Your philosophical thought seems to me to be based more on a reinterpretation of Kantian republicanism than on an act of religious faith. For, if every person is to be considered an end in himself or herself and not a means to an external end, does this not presuppose that in reality it is otherwise? Have you not asked yourself whether what is left unexamined in this Kantian precept is not, deep down, the exploitation of one person by another?

In one of his political writings, Kant speaks of “unsocial sociability.” On the judicial level, the law, and on the political level, the Rule of Law [l’État de droit], serve to make possible the coexistence of beings whose desires and interests are often in conflict. The fact that we aren’t at one another’s throats, that we accept to live together, constitutes a minimum of consensus. Conflict is not, for all that, absent from the scene inasmuch as, individually or collectively, we have competing interests. Contemporary society is increasingly conflictual because it is increasingly complex. Conflict is not a misfortune, but a structural element in a society in which, as the diversity of projects never ceases to grow, a rule of the game that will make coexistence possible is ever more urgent. This future, however, raises in return the entirely new question regarding the people who are excluded from this rule of the game. The result of this exclusion is a form of poverty completely unlike the poverty of the nineteenth century, which was placed along the same scale as wealth. Today inclusion and exclusion are incommensurable. I want to express how politically disturbing I find the increasing numbers of people who are socially excluded. There are people who are totally outside, even outside of any alternative, and this is without precedent. I have frequently worked with people like the ATD Fourth World [Agir Tous pour la Dignité Quart Monde]. There is now a fringe of marginal people who are no longer members of the social contract. How are they to be integrated? By helping them to find work, housing? But, precisely, looking for work or housing implies that one belongs to the social body. This is a big question posed to Western societies: can they integrate everyone? I don’t know if this is inscribed within the Marxist framework or if, instead, exclusion has taken the place of exploitation. In the latter case, are the same descriptions, the same explanations, the same remedies still valid?
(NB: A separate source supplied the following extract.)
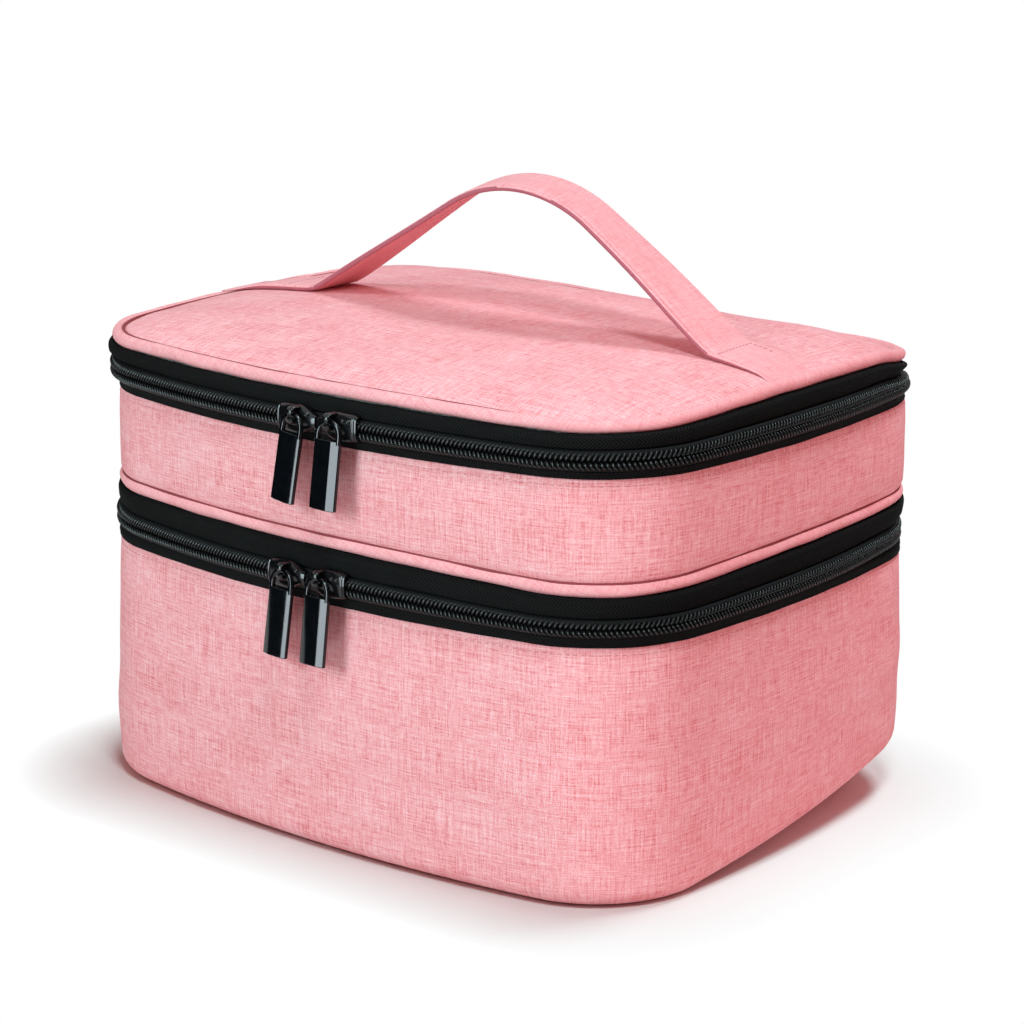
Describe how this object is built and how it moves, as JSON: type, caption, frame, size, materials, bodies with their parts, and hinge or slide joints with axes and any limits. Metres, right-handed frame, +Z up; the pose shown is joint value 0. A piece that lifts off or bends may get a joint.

It remains to be seen whether exclusion takes the place of exploitation or whether it is the form of exploitation pushed to extreme, something like the modern version of the old concept of Lumpenproletariat about which so many contradictory things have been written…

I am thinking here of a text that was fundamental, despite its narrowness and its excesses – the Communist Manifesto of 1848. The hypothesis is that the proletariat are part of the social circle because they had to organize themselves into a class among the other classes. Those excluded today are no longer capable of forming a class. They are “outsiders” [“hors classe”]. This raises new questions concerning parliamentary democracy, majoritarian democracy. There now exists a sufficiently large number of people who are satisfied to no longer allow the disadvantaged to become the focus of a political alternative. This is for me a matter of serious concern. I had begun to reflect on this problem during my years in America. While American society still has a large capacity for integration, those who have left the system no longer constitute even an alternative. I do recognize how the American Democratic Party has served for a long time to represent the minorities it includes. In this way, minorities were directly part of the system. Today in the United States, a quarter of the population lives in real poverty. In France, the problem of exclusion concerns all the parties on the Left, including the Communist Party. Is it around those most disadvantaged but who still remain part of the system, or starting with those who are outside the system, that the possibility can be envisaged of joining the excluded together with the included who are at the bottom of the social ladder?